## INSTRUCTIONS FOR THE TASK
The lines below are to be quoted exactly, from the first through the one that contains "straight_up = np.array([0, 0, 1.0])".
::: DATA SHOWN :::
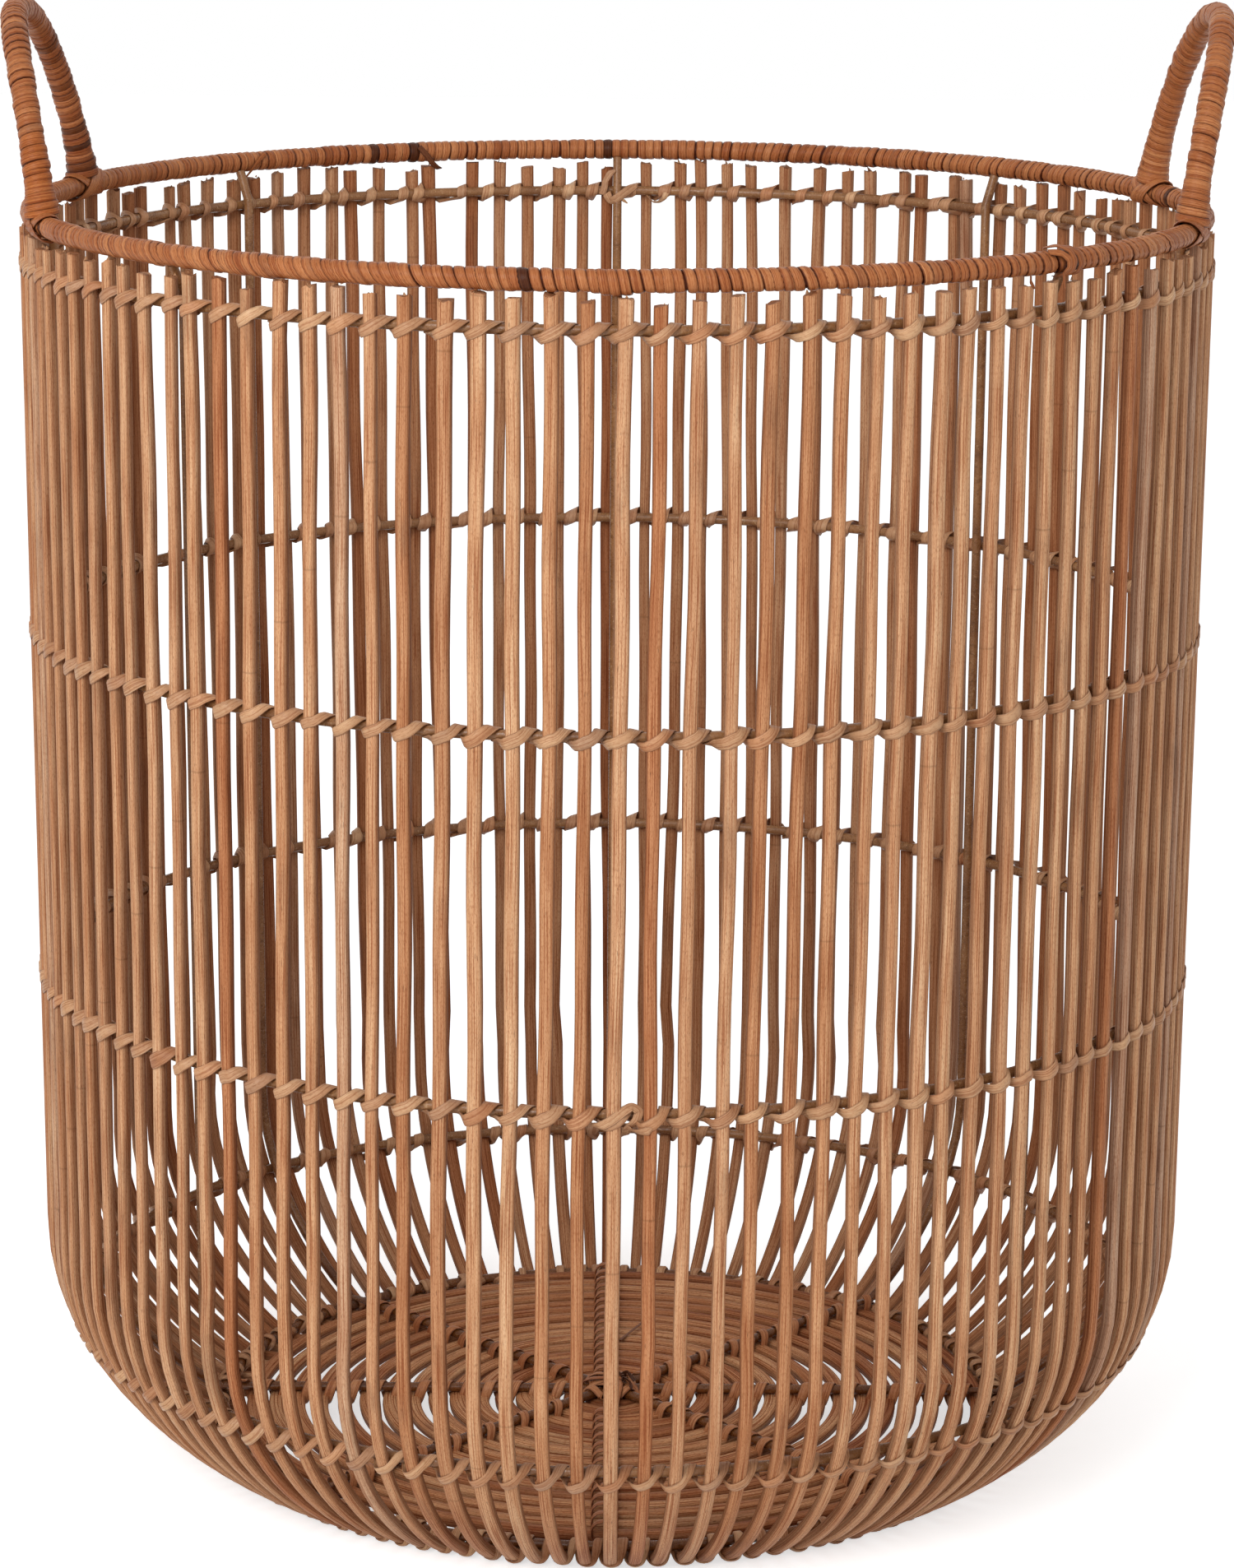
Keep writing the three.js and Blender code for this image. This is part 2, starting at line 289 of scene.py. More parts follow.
tree, size = start_tree("wires_round_an_axis", {"Wire diameter": 0.004, "Wire corners": 10, "Wire count": 8})
bent = add_node(tree, "GeometryNodeMeshToCurve", {"Mesh": size["Geometry"]})
wire = add_node(tree, "GeometryNodeCurveToMesh",
                {"Curve": bent, "Profile Curve": wire_section(tree, size), "Fill Caps": True})
hub = add_node(tree, "GeometryNodePoints", {"Count": size["Wire count"]})
step = calc(tree, "DIVIDE", 2 * math.pi, size["Wire count"])
turn = vector(tree, Z=times(tree, add_node(tree, "GeometryNodeInputIndex"), step))
wires = add_node(tree, "GeometryNodeInstanceOnPoints", {
    "Points": hub, "Instance": wire, "Rotation": add_node(tree, "FunctionNodeEulerToRotation", {0: turn})})
make_piece("upright_wires", end_tree(tree, wires, size["Finish"]),
           {"Wire diameter": upright_diameter, "Wire count": upright_count, "Finish": bronze_wire},
           [f"upright_{n + 1}" for n in range(upright_count)], upright_path)


# Floor: one long cane wound into a flat spiral under the spokes and tied up to them. It is stained
# redder than the wall, and its outermost turns are the darkest.
coil_loops, coil_outer_radius, coil_inner_radius = 15.3, 0.1525, 0.011
coil_cane_width, coil_cane_thickness, coil_steps, coil_sway = 0.0060, 0.0044, 1800, 0.0003
thick_inside, thick_range, thickening = 0.085, 0.05, 0.22
coil_pitch = (coil_outer_radius - coil_inner_radius) / coil_loops
coil_height = upright_depth - upright_diameter / 2 - clearance - coil_cane_thickness / 2
straight_up = np.array([0, 0, 1.0])


def around(radius, angle, height):
    """Points at a distance from the basket's axis, at an angle round it and at a height."""
    return np.stack(np.broadcast_arrays(radius * np.cos(angle), radius * np.sin(angle), height), axis=1)


def unit(rows):
    """Rows of vectors, each brought to length one."""
    return rows / np.linalg.norm(rows, axis=-1, keepdims=True)


def strand(points, face, tone=0.5, size=1.0, closed=False, start=0.0, cut=0.0):
    """One strand: its points, where its face looks, its tone, its relative thickness and how
    ragged its far end is cut."""
    run = np.roll(points, -1, axis=0) - np.roll(points, 1, axis=0) if closed else np.gradient(points, axis=0)
    run = unit(run)
    face = unit(face - run * (face * run).sum(axis=1, keepdims=True))
    steps = np.linalg.norm(np.diff(points, axis=0), axis=1)
    along = start + np.concatenate([[0], np.cumsum(steps)])
    tone, size = np.broadcast_to(tone, len(points)), np.broadcast_to(size, len(points))
    ragged = np.zeros(len(points))
    ragged[-1] = cut
    return points, face, along, tone, size, ragged, closed


def strand_mesh(name, strands):
    """The middle lines of strands as a mesh of edges, which carries what their sweep needs."""
    edges, first = [], 0
    for points, *_, closed in strands:
        count = len(points)
        edges += [(first + n, first + n + 1) for n in range(count - 1)]
        if closed:
            edges.append((first + count - 1, first))
        first += count
    points, face, *values = (np.concatenate([row[n] for row in strands]) for n in range(6))
    mesh = bpy.data.meshes.new(name)
    mesh.from_pydata(points.tolist(), edges, [])
    mesh.attributes.new("face", "FLOAT_VECTOR", "POINT").data.foreach_set("vector", face.ravel())
    for label, row in zip(("along", "tone", "size", "ragged"), values):
        mesh.attributes.new(label, "FLOAT", "POINT").data.foreach_set("value", row)
    return mesh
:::
## ANSWER FOR THIS EXERCISE
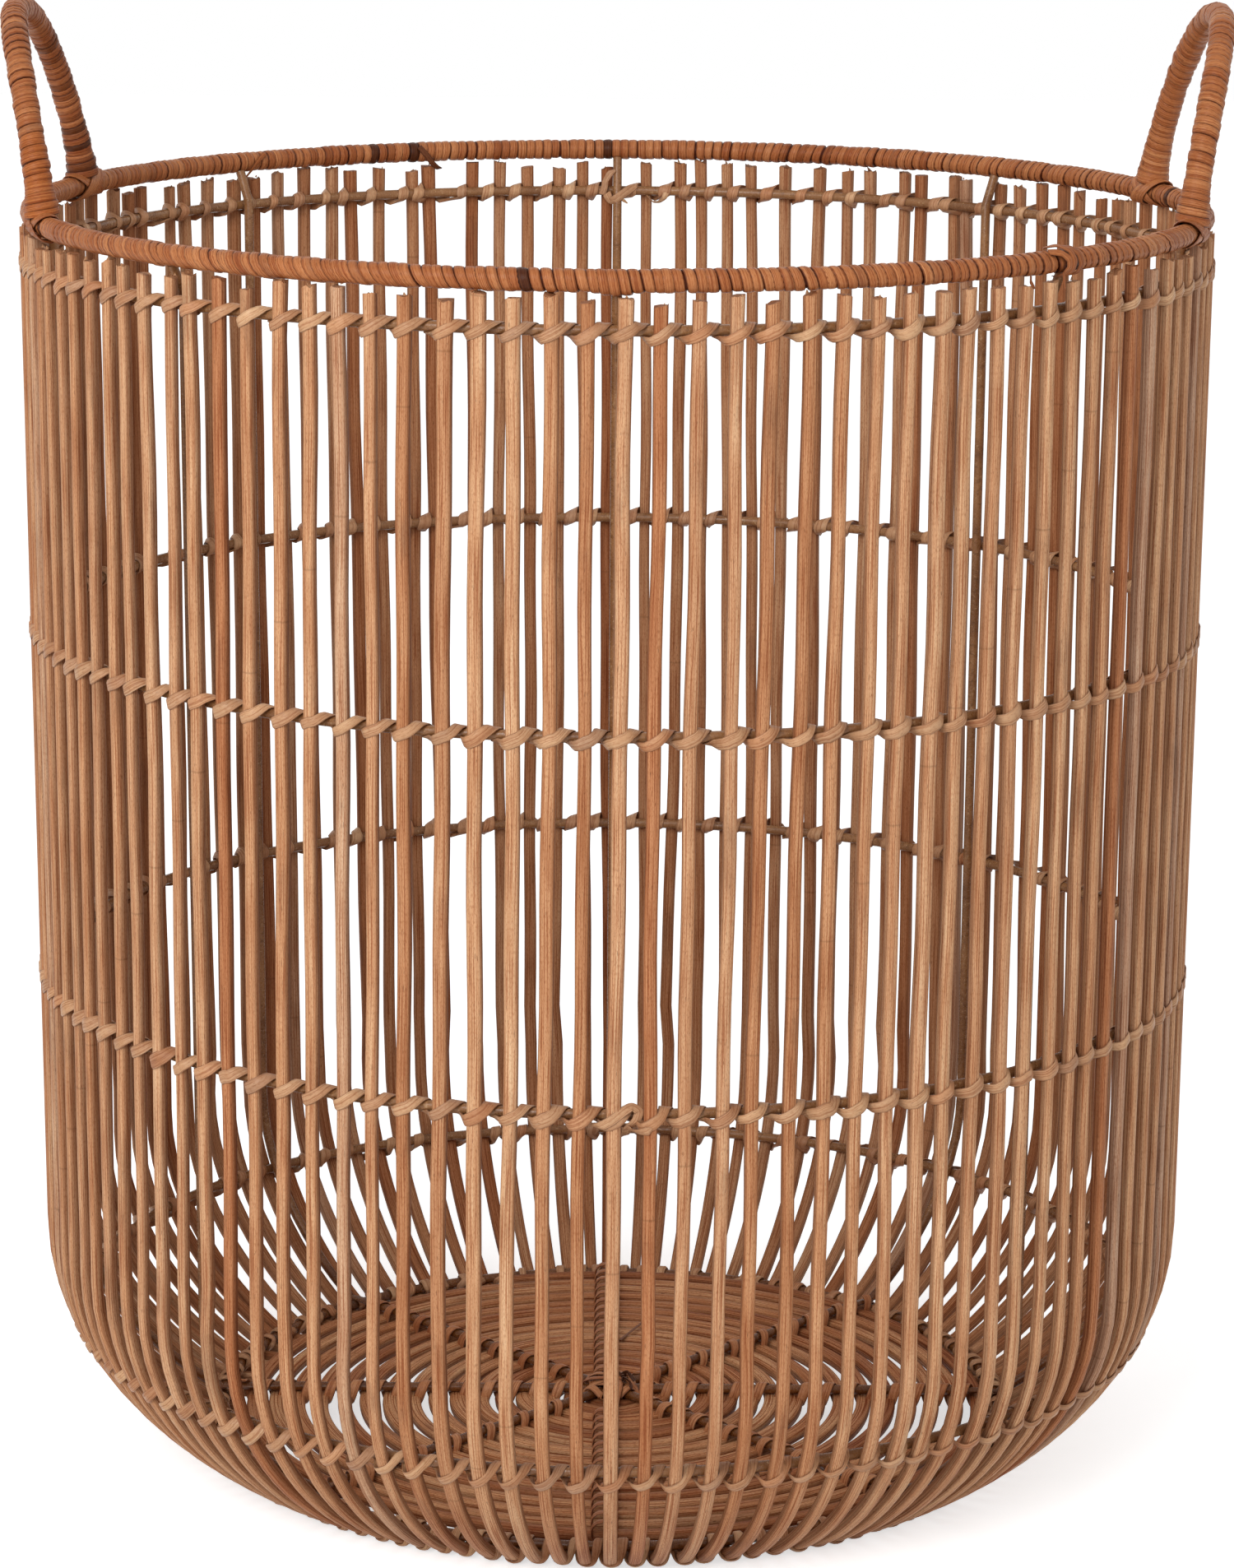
Keep writing the three.js and Blender code for this image. This is part 2, starting at line 289 of scene.py. More parts follow.
tree, size = start_tree("wires_round_an_axis", {"Wire diameter": 0.004, "Wire corners": 10, "Wire count": 8})
bent = add_node(tree, "GeometryNodeMeshToCurve", {"Mesh": size["Geometry"]})
wire = add_node(tree, "GeometryNodeCurveToMesh",
                {"Curve": bent, "Profile Curve": wire_section(tree, size), "Fill Caps": True})
hub = add_node(tree, "GeometryNodePoints", {"Count": size["Wire count"]})
step = calc(tree, "DIVIDE", 2 * math.pi, size["Wire count"])
turn = vector(tree, Z=times(tree, add_node(tree, "GeometryNodeInputIndex"), step))
wires = add_node(tree, "GeometryNodeInstanceOnPoints", {
    "Points": hub, "Instance": wire, "Rotation": add_node(tree, "FunctionNodeEulerToRotation", {0: turn})})
make_piece("upright_wires", end_tree(tree, wires, size["Finish"]),
           {"Wire diameter": upright_diameter, "Wire count": upright_count, "Finish": bronze_wire},
           [f"upright_{n + 1}" for n in range(upright_count)], upright_path)


# Floor: one long cane wound into a flat spiral under the spokes and tied up to them. It is stained
# redder than the wall, and its outermost turns are the darkest.
coil_loops, coil_outer_radius, coil_inner_radius = 15.3, 0.1525, 0.011
coil_cane_width, coil_cane_thickness, coil_steps, coil_sway = 0.0060, 0.0044, 1800, 0.0003
thick_inside, thick_range, thickening = 0.085, 0.05, 0.22
coil_pitch = (coil_outer_radius - coil_inner_radius) / coil_loops
coil_height = upright_depth - upright_diameter / 2 - clearance - coil_cane_thickness / 2
straight_up = np.array([0, 0, 1.0])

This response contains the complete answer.